To begin with, I am extremely happy to see that the Government has finally recognized in a real sense the importance of growing the economy to assist in overcoming some of the more troubling problems we now confront.
For too long there has been the practice of raising more and more taxes and fees to generate revenue to cover our huge and rising public expenditure.
That approach has only served to inflict more and more pain on the population by eroding disposable income and by extension purchasing power.
Given the country’s heavy reliance on indirect taxes, generating economic growth is the most feasible and painless strategy to increase revenue, particularly from VAT.
Indeed, the approach to achieving higher growth through diversification, restructuring the local economy, and granting incentives to various sectors of the economy is the right strategy – providing, of course, that there is the will to implement the various measures and that those who could potentially benefit rise to the occasion and take advantage of the proposed incentives.

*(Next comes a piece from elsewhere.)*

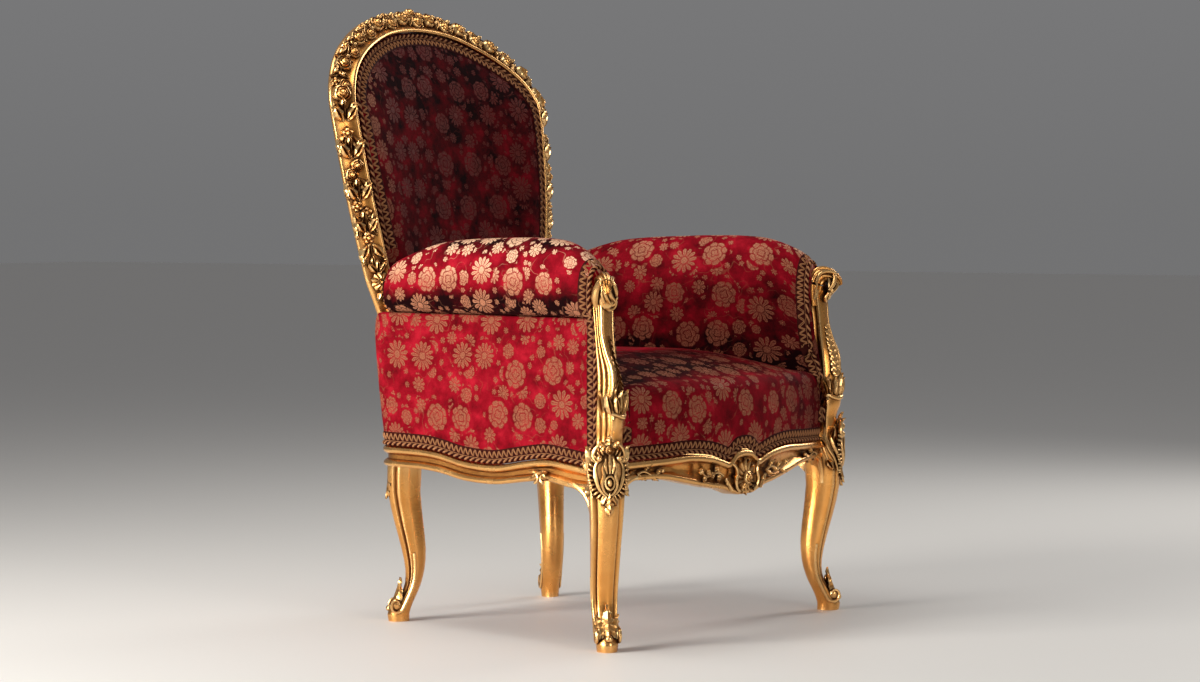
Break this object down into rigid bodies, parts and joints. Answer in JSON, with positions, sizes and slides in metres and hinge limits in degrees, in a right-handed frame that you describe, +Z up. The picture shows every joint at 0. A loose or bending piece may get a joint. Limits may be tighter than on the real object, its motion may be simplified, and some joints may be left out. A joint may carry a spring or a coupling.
{
  "type": "throne",
  "caption": "Carved and gilded armchair with a tall leaning back, closed padded arms, cabriole legs, patterned velvet covers and gimp braid.",
  "frame": {"origin": "on the floor, centred under the chair's bounding box", "axes": "+Z up, the sitter faces -Y, +X across the seat"},
  "size_m": [0.807, 0.7942, 1.1537],
  "materials": {
    "gilt_wood": "burnished gilding, darker in the carving",
    "velvet": "woven floral velvet",
    "gimp": "stitched braid"
  },
  "bodies": {
    "root": {"front_leg_left": "gilt_wood", "front_leg_right": "gilt_wood", "back_leg_left": "gilt_wood", "back_leg_right": "gilt_wood", "front_rail": "gilt_wood", "side_rail_left": "gilt_wood", "side_rail_right": "gilt_wood", "back_rail": "gilt_wood", "arm_post_left": "gilt_wood", "arm_post_right": "gilt_wood", "back_frame": "gilt_wood", "seat_cushion": "velvet", "arm_cushion_left": "velvet", "arm_cushion_right": "velvet", "side_panel_left": "velvet", "side_panel_right": "velvet", "back_cushion": "velvet", "back_panel": "velvet", "seat_braid": "gimp", "side_braid_left": "gimp", "side_braid_right": "gimp", "post_braid_left": "gimp", "post_braid_right": "gimp", "back_braid": "gimp", "rear_braid": "gimp"}
  },
  "joints": []
}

On the fiscal side, the increase in the threshold for income tax and the lowering of the basic rate from 20 per cent to 17.5 per cent is a step in the right direction.         
However, the failure of the Government to address the issue of taxing travelling and entertainment allowances has to be seen as a major disappointment since the working class, especially the middle-income earners, will still not be in a position to recover lost disposable income.               
At the broader level on the fiscal side, it continues to worry me that most of the focus in terms of restructuring continues to be on the revenue side.
To me, more attention has to be given to expenditure reduction in order to bring the fiscal deficit down to manageable proportions.
The Government is proposing to reduce each ministry’s expenditure by two per cent, but that is only in response to the loss of about $29 million from the adjustment that will be made to the lower income tax bracket and rate from August 1, 2012.
Clearly, a comprehensive review of Government’s expenditure ought to be undertaken to determine areas where reasonable reductions can be realized.
Overall, the budgetary proposals can be considered a mixed bag, with some positive ideas for restructuring the economy and generating economic growth.
However, the budgetary proposals did not go far enough to ease the burden on consumers either through reductions in the cost of living or by any significant increases in disposable income.  
Therefore it is clear to me that the budgetary proposals were more medium- to long-term in outlook as opposed to short-term. And that represents my major disappointment in the financial statements.